• **The exercise**
Every line in the listing is to be echoed verbatim.

• **Given entries**

-------

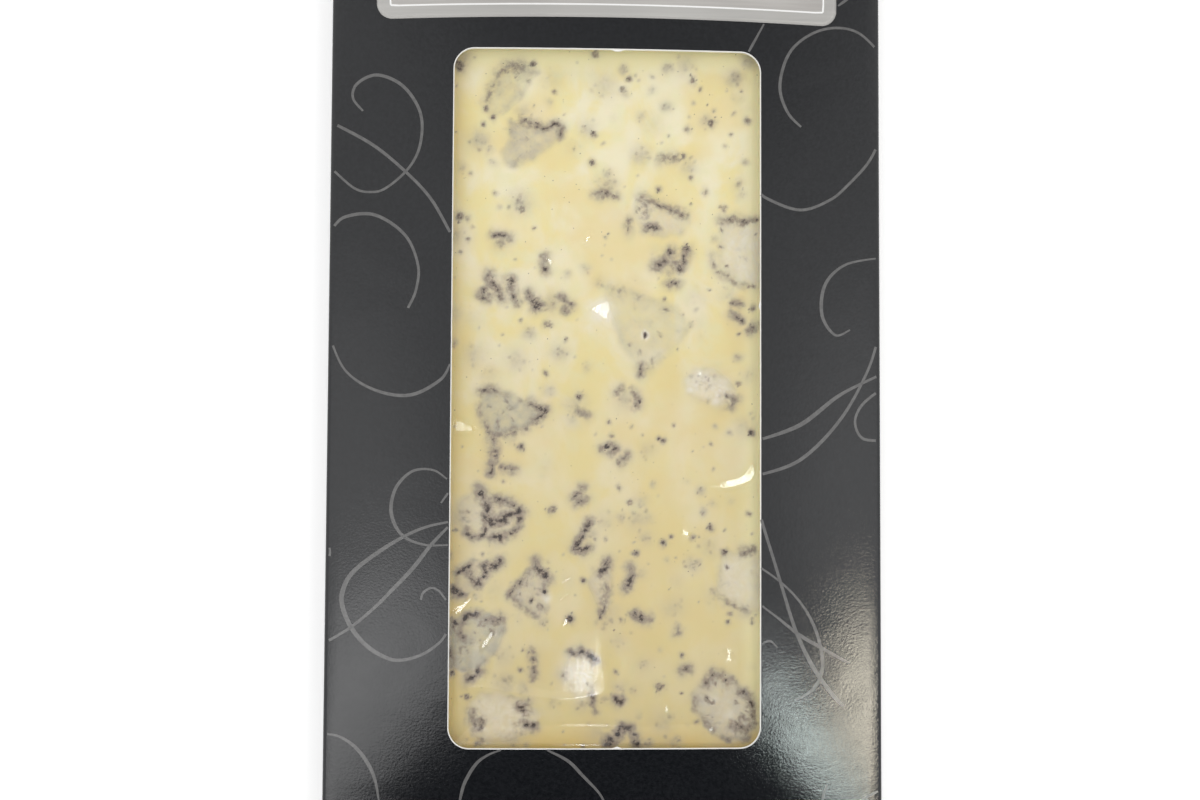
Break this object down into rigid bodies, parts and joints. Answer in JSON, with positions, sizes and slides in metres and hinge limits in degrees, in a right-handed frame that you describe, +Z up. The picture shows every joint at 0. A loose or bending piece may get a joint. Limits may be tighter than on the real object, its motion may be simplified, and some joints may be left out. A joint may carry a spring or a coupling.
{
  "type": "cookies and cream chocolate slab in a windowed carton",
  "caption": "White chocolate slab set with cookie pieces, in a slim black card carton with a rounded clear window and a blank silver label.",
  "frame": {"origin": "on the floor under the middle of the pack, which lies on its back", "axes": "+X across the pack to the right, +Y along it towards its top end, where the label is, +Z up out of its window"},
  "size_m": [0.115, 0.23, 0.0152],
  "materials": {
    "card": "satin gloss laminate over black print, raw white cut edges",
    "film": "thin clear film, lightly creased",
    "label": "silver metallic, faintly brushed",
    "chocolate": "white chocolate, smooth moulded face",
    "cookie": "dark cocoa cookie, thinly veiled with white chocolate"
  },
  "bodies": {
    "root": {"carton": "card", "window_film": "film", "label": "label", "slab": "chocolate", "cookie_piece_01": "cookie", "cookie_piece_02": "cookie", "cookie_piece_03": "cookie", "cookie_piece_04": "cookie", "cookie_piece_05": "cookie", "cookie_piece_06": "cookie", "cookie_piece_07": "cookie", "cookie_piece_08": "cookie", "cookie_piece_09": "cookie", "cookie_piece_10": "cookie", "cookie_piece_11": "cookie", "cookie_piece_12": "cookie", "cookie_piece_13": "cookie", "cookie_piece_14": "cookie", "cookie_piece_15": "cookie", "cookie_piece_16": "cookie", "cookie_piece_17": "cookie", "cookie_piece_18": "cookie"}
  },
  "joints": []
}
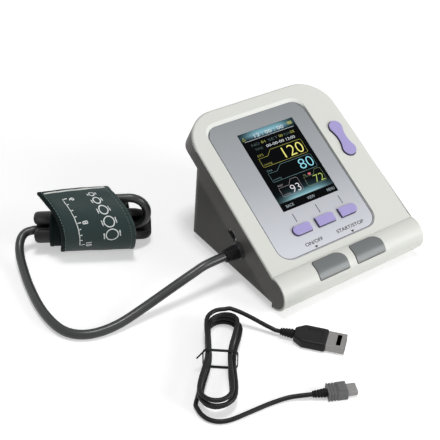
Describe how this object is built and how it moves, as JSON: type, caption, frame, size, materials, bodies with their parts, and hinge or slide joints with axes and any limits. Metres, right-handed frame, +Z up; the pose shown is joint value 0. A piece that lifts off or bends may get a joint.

-------

• **Answer for the task**
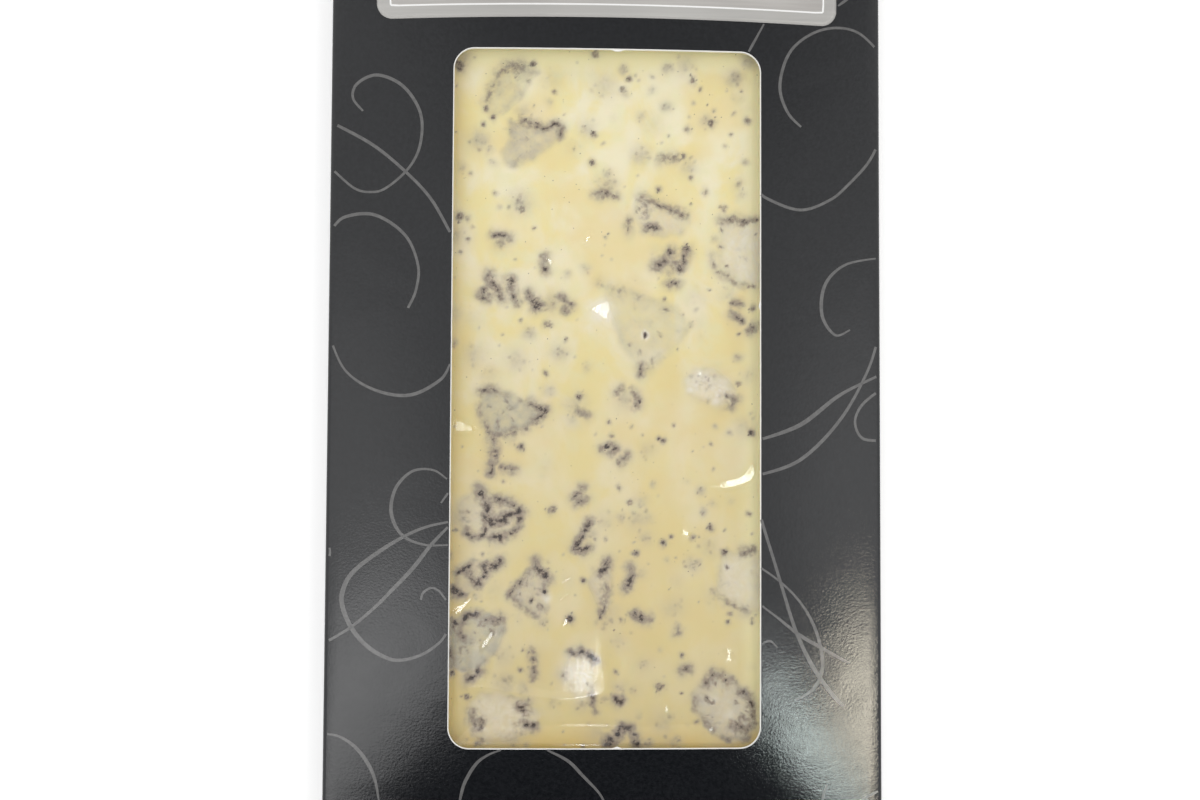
Break this object down into rigid bodies, parts and joints. Answer in JSON, with positions, sizes and slides in metres and hinge limits in degrees, in a right-handed frame that you describe, +Z up. The picture shows every joint at 0. A loose or bending piece may get a joint. Limits may be tighter than on the real object, its motion may be simplified, and some joints may be left out. A joint may carry a spring or a coupling.
{
  "type": "cookies and cream chocolate slab in a windowed carton",
  "caption": "White chocolate slab set with cookie pieces, in a slim black card carton with a rounded clear window and a blank silver label.",
  "frame": {"origin": "on the floor under the middle of the pack, which lies on its back", "axes": "+X across the pack to the right, +Y along it towards its top end, where the label is, +Z up out of its window"},
  "size_m": [0.115, 0.23, 0.0152],
  "materials": {
    "card": "satin gloss laminate over black print, raw white cut edges",
    "film": "thin clear film, lightly creased",
    "label": "silver metallic, faintly brushed",
    "chocolate": "white chocolate, smooth moulded face",
    "cookie": "dark cocoa cookie, thinly veiled with white chocolate"
  },
  "bodies": {
    "root": {"carton": "card", "window_film": "film", "label": "label", "slab": "chocolate", "cookie_piece_01": "cookie", "cookie_piece_02": "cookie", "cookie_piece_03": "cookie", "cookie_piece_04": "cookie", "cookie_piece_05": "cookie", "cookie_piece_06": "cookie", "cookie_piece_07": "cookie", "cookie_piece_08": "cookie", "cookie_piece_09": "cookie", "cookie_piece_10": "cookie", "cookie_piece_11": "cookie", "cookie_piece_12": "cookie", "cookie_piece_13": "cookie", "cookie_piece_14": "cookie", "cookie_piece_15": "cookie", "cookie_piece_16": "cookie", "cookie_piece_17": "cookie", "cookie_piece_18": "cookie"}
  },
  "joints": []
}
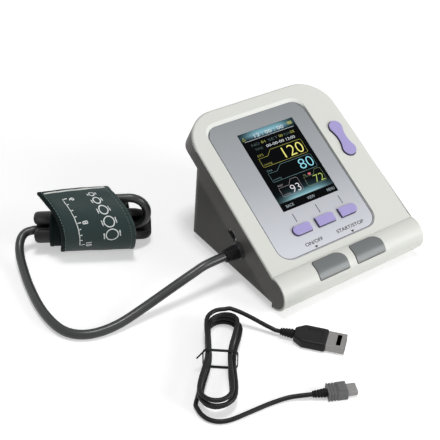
Describe how this object is built and how it moves, as JSON: type, caption, frame, size, materials, bodies with their parts, and hinge or slide joints with axes and any limits. Metres, right-handed frame, +Z up; the pose shown is joint value 0. A piece that lifts off or bends may get a joint.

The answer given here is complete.